Craig affirms the Church’s creeds as the determiners of orthodoxy in Could Christ have Sinned? :
“The doctrine of Christ’s impeccability (or inability to sin) is not some peculiar doctrine but part and parcel of an orthodox doctrine of Christ. It is affirmed by all the great confessions of Christendom.”
Craig also recognizes that the Church has defined heresy in Does the Problem of Material Constitution Illuminate the Doctrine of the Trinity? when he notes that, “The Father knows, for example, that the Son dies on the cross, but He does not and cannot know that He Himself dies on the cross—indeed, the view that He so knows even has the status of heresy: patripassianism” (emphasis mine).
Yet, despite his positive use of (and discomfort with departure from) the ancient Church and the creeds, Craig judges both when he writes in his article Monothelitism:
“In condemning Monotheletism as incompatible with Christian belief the Church did overstep its bounds.”
Why does Craig deem this to be the case and think he has the authority to judge the Church? By invoking the Protestant principle of sola Scriptura. In the same articles above Craig makes statements such as these:
“Protestants bring all doctrinal statements, even Conciliar creeds, before the bar of Scripture.”
“No earnest Christian wants to be considered a heretic. But we Protestants recognize Scripture alone as our ultimate rule of faith (the Reformation principle of sola scriptura). Therefore, we bring even the statements of Ecumenical Councils before the bar of Scripture.”
Thus, Craig stands by his views whether or not they contradict the beliefs of the ecumenical Church and / or the creeds it produced.
Heresy in Particular
Now, whether or not William Lane Craig’s theological arguments are sound and whether or not his heart is in the right place, he has denied Christian orthodoxy as stated in the ecumenical creeds. Does this mean he is a heretic? Well, if the Church’s historical understanding of heresy is correct then yes, he is (and a formal heretic at that).
This is an objective conclusion that has nothing to do with anyone’s opinion or preferred theological position – a Muslim or an Atheist could compare the Creed to Craig and derive this conclusion.
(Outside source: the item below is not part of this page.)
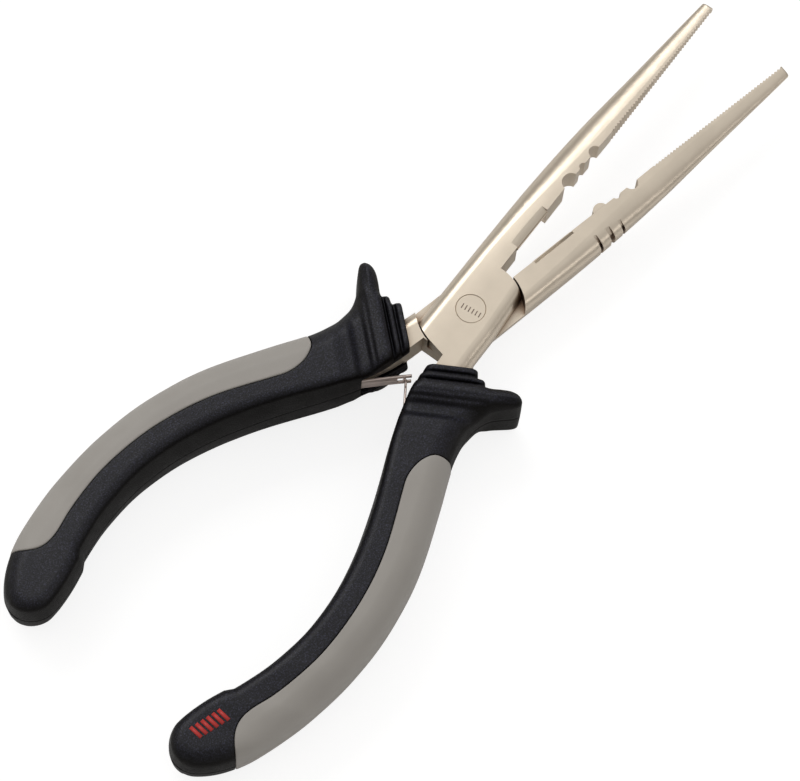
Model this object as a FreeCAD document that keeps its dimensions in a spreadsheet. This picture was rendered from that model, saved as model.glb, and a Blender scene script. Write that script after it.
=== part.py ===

In fact, it technically also has nothing to do with the truth. Speaking from a strictly logical standpoint, if the Church made an error in the Creed, then one could be correct and still be a heretic!
Now, some might say, “Hey, no big deal, Craig isn’t denying any essentials of the faith.” Perhaps – but who decides what count as “the essentials” of the faith? Again, the standard has historically been the ecumenical creeds plus various councils and confessions. But if the Protestant is free to bring “all doctrinal statements, even Conciliar creeds, before the bar of Scripture,” then we’re right back where we started.
Further, Craig’s arguments are nearly always reliant upon his philosophical interpretations of Scripture rather than biblical proof-texting. This is not necessarily inappropriate (everyone brings presuppositions to the text of the Bible) – it’s just that the “bar of philosophy” is not the same thing as the “bar of Scripture.” (Interestingly, Roman Catholic apologist Dave Armstrong wrote a response to Craig’s monothelitism using something akin to a sola Scriptura strategy!)
Perhaps one will posit another escape route for Craig by saying that his denial of filial procession is not a major issue even though it is mentioned in the Creed. But, what if such thinking leads to other problems? Craig’s philosophical position could run him into biblical problems since the Holy Spirit is said to “proceed from the Father” (John 15:26). If procession is a problem for the second person of the Trinity, why not the Third? or what if Craig one day decides the Trinity itself is “an unfortunate vestige of the Greek apologists” as many people have? Well, now, one might say Craig is in real trouble because he is messing with God’s very nature! But one’s view of filial procession or Christ’s will (or God’s foreknowledge!) could be seen as messing with God’s nature too. So, third verse same as the first: who decides which doctrines of God count as essentials?
Heresy in Principle
This particular question of heresy is a prime example of the basic problem facing Evangelicals today. The Protestant ideal was that they were restoring the Church to orthodoxy via proper application of sola Scriptura. The problem was that Scripture still had to be interpreted, and so the major denominations quickly produced their own binding confessions. But these could not be universally binding, and without a universally authoritative means of determining doctrine, the Protestant project quickly degenerated into doctrinal disagreements with each denomination/convention/non-denomination making its own competing creeds (i.e., “doctrinal statements”).
Evangelicalism has taken this even further – often adopting the more radical principle of “no creed but the Bible.” Among all the differing opinions there is no way to authoritatively judge between them, because each person was, at least in practice, their own interpretive authority. The best one can hope for is to win a exegetical argument, but when differing philosophies, backgrounds, and education are brought into play, no consensus ever seems to be reached.
The opening question might thus be better stated: “Is anyone a heretic?”
In the end, for those who believe in the authoritative autonomy of the individual, it is not a problem if 99.999999999% of the Church is thought to be in error, because one’s own view of biblical teachings is all he is accountable to believe. It seems to me that there is, therefore, no authoritative means – in principle – of calling out a heretic within Evangelicalism today. If Evangelicalism is to claim the authority to objectively determine heresy, then a non-question-begging, principled explanation and defense of its ability to distinguish between orthodoxy and heresy needs to be made.
That, or just give up on concern for orthodoxy altogether.